Although today's deal leaves the UK government basking in its hard Brexit delusion for a few more months, we have witnessed a key transformation in this process.

Thanks to this agreement, the UK has committed for the first time to deliver a set of absolute outcomes, from which policies necessarily follow. Until now, the government had made its key objective the fulfilment of arbitrary policies, for purely ideological purposes and without any regard for the consequences whatsoever. Thus, the UK resolved to leave the single market to satisfy false anti-immigration dogma, and to depart the customs union to dust off our commercial gunboats and re-enact long-suppressed fantasies of global trade dominance. Neither policy had anything to do with the real British economy or real people's lives, and everything to do with our profound national memory and anxiety.

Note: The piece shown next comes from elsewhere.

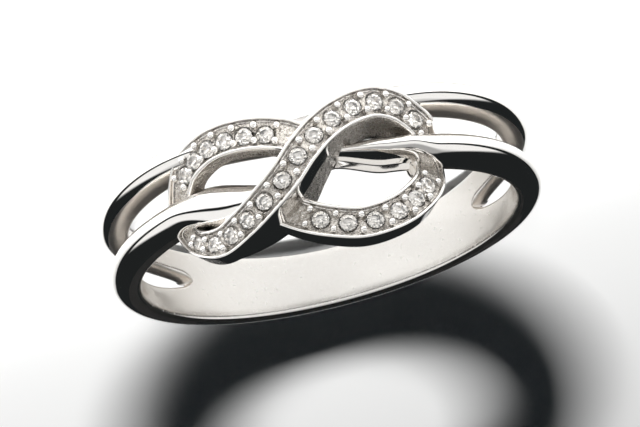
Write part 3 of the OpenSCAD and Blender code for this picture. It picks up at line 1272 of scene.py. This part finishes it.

But today that changed. The government can stuff the consequences no more. From today, the consequences instead stuff the government. If it wants to leave the single market to end free movement of people, or the customs union for the privilege of signing UK-only trade deals, that produces a hard border—and defies today's agreement. After eighteen long months, the government will for the first time have to privilege pragmatism over ideology.

We may still leave the EU, but with so little to show for it that many will wonder why we even bothered. This agreement keeps us permanently connected—and subordinated—to the EU. The time may come when people consider it preferable to remain at the decision table rather than do as we're told in the next room. From today, Britain is heading for soft Brexit or no Brexit.